Time is a Flat Circle
In 1985, about 120 Starbucks workers at its Seattle roastery along with six cafes voted to unionize and join United Food and Commercial Workers (UFCW) Local 1001. They secured a contract the next year which provided health care, vacation time, and sick leave to part-time workers. Howard Schultz bought the company in 1987 and when it came time to negotiate a second contract, he tried to expand the bargaining unit to add more stores and hopefully dilute union support—instead, the additional workers sided with the union.
Schultz was, it’s fair to say, not a big fan of unions. “I was convinced that under my leadership, employees would come to realize that I would listen to their concerns,” he wrote in his 1997 memoir. “If they had faith in me and my motives, they wouldn’t need a union.” Schultz fought hard to remove the benefits won in the first contract negotiations, and a decertification campaign eventually removed the union before a second contract could be agreed.
In his book Schultz credits the move to oust the union to a single Starbucks barista, although organizers told Politico that Starbucks itself was behind the decertification and hired anti-union consultants to help the move succeed. “Howard was anti-union from the beginning,” Joe Peterson, then the president of UFCW Local 1001, told Politico.
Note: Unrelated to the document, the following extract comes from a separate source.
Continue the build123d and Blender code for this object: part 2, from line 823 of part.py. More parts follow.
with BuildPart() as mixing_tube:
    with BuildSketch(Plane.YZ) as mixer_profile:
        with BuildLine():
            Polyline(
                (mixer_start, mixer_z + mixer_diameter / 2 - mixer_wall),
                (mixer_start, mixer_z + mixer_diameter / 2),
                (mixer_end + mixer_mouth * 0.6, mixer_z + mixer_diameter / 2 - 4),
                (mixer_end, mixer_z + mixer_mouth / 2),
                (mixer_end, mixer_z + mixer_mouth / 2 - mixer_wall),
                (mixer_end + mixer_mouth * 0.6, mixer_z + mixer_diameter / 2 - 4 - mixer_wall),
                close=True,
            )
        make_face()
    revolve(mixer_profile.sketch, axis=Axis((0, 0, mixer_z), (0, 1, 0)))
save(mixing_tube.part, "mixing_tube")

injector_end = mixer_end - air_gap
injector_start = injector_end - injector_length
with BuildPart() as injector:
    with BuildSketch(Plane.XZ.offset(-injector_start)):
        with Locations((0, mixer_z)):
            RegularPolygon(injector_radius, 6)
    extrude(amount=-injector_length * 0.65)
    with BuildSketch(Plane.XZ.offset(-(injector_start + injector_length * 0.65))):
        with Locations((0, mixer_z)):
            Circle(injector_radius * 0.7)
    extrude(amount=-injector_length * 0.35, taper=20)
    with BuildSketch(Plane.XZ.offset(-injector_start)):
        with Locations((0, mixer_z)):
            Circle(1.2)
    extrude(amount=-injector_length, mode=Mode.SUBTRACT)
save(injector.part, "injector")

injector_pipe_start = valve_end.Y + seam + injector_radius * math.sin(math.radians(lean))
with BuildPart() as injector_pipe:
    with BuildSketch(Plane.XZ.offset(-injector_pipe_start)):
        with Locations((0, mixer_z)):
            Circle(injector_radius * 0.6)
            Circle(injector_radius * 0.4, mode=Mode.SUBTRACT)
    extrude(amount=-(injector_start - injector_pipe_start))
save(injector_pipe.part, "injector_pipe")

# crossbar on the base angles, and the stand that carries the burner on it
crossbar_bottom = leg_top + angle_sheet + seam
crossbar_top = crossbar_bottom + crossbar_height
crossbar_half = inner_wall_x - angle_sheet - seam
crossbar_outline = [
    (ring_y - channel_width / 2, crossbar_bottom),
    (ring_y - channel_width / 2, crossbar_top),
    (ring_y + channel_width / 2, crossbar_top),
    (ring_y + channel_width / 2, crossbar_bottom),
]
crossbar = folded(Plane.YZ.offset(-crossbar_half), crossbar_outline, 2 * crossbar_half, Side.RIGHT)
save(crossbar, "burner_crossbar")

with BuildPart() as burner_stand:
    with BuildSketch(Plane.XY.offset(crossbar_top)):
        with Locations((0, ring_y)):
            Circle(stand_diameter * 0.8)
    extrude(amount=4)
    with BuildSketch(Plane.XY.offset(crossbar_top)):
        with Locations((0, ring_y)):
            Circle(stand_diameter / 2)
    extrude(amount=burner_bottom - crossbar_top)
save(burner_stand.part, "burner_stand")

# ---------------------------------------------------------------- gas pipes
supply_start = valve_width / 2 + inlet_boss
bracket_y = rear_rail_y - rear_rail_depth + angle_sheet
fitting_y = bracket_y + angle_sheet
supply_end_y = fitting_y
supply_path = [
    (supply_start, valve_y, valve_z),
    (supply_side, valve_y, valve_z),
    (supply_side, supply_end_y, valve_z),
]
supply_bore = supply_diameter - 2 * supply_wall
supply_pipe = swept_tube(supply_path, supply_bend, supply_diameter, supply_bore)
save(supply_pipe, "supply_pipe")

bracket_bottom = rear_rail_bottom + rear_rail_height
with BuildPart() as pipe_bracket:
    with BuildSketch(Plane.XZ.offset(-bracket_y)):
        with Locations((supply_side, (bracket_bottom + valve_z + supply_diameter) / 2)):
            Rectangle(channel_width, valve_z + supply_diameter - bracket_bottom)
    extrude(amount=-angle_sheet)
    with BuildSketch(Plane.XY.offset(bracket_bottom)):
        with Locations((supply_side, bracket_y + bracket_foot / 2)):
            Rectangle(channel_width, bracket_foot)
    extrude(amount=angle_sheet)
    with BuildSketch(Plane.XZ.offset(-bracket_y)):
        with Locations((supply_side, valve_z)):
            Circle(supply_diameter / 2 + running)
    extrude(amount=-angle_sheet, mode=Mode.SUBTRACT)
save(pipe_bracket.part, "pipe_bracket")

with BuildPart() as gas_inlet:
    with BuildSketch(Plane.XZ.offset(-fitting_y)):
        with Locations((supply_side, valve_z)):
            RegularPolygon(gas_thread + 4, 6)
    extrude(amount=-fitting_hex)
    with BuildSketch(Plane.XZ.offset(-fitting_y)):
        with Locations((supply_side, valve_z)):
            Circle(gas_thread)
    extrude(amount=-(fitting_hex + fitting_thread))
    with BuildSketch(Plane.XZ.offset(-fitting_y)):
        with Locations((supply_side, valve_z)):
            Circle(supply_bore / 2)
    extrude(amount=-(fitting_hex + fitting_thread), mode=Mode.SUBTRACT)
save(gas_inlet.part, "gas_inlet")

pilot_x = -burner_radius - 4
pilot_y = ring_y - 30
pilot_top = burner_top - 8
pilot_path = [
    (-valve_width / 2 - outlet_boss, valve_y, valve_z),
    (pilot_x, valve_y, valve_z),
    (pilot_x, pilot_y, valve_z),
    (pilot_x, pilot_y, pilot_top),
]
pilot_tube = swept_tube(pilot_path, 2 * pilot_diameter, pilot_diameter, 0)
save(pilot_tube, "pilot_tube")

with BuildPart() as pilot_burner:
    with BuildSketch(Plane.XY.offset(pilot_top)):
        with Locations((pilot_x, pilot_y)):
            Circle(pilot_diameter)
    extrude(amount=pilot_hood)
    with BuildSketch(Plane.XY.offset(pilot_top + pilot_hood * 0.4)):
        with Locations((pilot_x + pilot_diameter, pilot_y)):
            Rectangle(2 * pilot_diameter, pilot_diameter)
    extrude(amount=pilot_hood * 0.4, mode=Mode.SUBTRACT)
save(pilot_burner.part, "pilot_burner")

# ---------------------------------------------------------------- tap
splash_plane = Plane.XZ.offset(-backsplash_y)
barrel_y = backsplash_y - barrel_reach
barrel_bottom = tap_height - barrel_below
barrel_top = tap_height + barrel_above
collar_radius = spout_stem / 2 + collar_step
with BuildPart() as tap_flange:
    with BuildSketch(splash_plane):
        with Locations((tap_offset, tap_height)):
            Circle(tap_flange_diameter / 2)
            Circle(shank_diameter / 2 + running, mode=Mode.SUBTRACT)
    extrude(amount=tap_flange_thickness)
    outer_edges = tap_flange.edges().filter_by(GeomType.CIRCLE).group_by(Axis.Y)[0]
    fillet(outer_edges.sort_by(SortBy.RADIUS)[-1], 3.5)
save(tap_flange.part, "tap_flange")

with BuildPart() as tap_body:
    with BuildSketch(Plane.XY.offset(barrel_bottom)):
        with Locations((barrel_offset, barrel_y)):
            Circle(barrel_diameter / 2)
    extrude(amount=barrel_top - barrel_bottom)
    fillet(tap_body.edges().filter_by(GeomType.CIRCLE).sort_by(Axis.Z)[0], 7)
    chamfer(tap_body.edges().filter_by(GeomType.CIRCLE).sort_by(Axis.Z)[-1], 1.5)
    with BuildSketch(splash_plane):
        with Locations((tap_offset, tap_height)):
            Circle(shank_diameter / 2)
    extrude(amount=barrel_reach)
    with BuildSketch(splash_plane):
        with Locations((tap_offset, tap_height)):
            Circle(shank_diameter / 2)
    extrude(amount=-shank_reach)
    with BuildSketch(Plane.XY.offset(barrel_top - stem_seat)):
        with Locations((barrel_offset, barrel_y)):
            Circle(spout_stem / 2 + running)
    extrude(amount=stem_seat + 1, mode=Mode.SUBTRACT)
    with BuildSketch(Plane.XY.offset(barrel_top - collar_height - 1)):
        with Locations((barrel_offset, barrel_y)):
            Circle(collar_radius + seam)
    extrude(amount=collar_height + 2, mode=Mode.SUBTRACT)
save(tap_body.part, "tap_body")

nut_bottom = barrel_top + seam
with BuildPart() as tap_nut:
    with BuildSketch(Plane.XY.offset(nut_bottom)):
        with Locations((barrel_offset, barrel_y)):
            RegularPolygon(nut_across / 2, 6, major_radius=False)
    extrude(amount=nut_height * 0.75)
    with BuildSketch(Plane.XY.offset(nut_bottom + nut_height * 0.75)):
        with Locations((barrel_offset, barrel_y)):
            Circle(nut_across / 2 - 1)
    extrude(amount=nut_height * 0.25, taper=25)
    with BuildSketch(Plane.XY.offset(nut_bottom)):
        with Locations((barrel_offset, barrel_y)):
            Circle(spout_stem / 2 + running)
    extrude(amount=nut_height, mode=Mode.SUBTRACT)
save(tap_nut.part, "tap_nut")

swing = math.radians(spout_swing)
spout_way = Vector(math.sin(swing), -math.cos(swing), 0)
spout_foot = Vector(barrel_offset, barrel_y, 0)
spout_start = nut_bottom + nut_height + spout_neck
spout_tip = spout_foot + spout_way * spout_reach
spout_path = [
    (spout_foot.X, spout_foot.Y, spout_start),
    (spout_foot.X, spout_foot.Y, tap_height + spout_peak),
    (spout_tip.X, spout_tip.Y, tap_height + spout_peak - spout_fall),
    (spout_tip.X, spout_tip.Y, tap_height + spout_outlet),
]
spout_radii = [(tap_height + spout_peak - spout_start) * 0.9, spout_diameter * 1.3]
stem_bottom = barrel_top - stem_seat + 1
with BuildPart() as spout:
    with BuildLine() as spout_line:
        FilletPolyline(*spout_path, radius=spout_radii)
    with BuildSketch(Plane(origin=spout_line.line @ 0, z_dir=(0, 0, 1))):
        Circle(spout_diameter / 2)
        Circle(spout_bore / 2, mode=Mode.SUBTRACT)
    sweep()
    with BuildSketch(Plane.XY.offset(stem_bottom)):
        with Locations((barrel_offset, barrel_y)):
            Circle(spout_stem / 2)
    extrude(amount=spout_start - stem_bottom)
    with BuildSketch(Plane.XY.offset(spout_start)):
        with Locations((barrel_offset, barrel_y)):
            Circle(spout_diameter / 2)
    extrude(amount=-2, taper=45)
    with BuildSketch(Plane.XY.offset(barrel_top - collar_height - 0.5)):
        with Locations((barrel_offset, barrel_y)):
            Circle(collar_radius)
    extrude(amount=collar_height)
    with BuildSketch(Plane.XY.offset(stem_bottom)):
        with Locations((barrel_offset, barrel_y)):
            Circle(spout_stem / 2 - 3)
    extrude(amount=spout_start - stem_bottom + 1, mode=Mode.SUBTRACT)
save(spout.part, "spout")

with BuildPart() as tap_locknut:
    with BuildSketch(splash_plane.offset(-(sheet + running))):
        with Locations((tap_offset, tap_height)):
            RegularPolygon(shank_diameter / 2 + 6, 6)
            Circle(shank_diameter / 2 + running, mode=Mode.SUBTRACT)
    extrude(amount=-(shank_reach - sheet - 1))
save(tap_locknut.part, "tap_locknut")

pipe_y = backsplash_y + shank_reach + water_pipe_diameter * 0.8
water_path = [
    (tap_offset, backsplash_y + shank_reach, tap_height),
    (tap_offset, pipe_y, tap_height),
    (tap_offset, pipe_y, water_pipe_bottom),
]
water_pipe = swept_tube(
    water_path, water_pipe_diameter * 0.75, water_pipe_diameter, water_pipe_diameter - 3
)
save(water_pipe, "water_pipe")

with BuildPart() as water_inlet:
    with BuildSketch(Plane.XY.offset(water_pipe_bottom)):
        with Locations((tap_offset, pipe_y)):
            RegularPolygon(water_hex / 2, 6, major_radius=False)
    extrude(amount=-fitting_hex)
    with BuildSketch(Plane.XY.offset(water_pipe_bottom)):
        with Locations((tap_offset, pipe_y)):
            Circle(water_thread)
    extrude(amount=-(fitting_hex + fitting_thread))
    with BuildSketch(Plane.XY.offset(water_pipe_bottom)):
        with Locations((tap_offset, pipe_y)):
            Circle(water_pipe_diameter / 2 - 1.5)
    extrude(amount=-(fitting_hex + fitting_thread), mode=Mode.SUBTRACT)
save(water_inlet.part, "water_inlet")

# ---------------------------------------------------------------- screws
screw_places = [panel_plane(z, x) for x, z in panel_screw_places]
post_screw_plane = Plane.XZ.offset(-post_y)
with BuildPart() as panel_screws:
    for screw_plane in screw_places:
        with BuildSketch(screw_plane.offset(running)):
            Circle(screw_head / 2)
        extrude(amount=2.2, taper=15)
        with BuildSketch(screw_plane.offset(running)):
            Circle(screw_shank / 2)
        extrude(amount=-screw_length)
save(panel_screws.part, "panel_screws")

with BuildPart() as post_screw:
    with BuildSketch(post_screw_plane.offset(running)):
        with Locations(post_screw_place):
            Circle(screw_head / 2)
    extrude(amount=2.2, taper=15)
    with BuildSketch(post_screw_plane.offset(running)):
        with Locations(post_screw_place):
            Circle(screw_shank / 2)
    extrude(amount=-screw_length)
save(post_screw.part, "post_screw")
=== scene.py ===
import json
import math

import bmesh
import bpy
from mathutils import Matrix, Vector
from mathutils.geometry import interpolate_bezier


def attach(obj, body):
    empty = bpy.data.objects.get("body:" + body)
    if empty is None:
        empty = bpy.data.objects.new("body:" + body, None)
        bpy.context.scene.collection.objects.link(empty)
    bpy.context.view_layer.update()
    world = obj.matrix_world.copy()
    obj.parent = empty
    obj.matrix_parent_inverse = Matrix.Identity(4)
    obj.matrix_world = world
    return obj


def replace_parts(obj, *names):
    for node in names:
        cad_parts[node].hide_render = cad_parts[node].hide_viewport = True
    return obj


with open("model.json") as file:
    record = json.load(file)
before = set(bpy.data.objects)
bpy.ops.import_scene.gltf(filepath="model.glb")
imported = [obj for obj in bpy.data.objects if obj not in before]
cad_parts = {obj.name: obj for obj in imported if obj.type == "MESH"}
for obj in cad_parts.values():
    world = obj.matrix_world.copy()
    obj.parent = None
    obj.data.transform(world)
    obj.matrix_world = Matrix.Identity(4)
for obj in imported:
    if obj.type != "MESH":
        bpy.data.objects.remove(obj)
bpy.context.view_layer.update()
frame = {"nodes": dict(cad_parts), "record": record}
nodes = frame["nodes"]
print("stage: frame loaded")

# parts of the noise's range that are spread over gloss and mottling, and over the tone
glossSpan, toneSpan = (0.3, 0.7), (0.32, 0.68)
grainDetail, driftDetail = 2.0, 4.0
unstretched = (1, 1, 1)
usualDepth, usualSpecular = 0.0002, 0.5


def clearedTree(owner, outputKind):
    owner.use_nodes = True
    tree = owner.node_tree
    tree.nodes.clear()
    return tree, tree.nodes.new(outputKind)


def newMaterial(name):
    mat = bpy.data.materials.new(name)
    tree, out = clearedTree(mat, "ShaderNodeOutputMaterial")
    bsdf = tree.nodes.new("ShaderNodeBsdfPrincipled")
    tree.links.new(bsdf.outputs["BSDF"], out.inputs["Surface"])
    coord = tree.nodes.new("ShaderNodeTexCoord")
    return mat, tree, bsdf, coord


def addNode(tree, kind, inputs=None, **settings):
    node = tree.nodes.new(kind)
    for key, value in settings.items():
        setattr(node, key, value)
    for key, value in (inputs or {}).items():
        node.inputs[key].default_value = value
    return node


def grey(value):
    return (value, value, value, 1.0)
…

Schultz is no longer CEO—he stepped down right before giving testimony in front of the US Senate in March about his company’s anti-union activities—but his shadow looms large. In October an NLRB judge ruled that Schultz had illegally threatened a pro-union worker during a “listening tour” in 2022. New CEO Narasimhan has taken a more cautious approach, writing to workers that he hopes to "reinvigorate our culture around what it means to be a partner at Starbucks” while also doing that thing CEOs like to do where he works as a barista every so often, in order to stay “close to the culture and our customers.”
Whether this will make a difference in contract negotiations over the next twelve months remains to be seen. In May when SBWU organizers tried to speak with Narasimhan and ask him to agree to respect workers’ right to unionize, he ran away.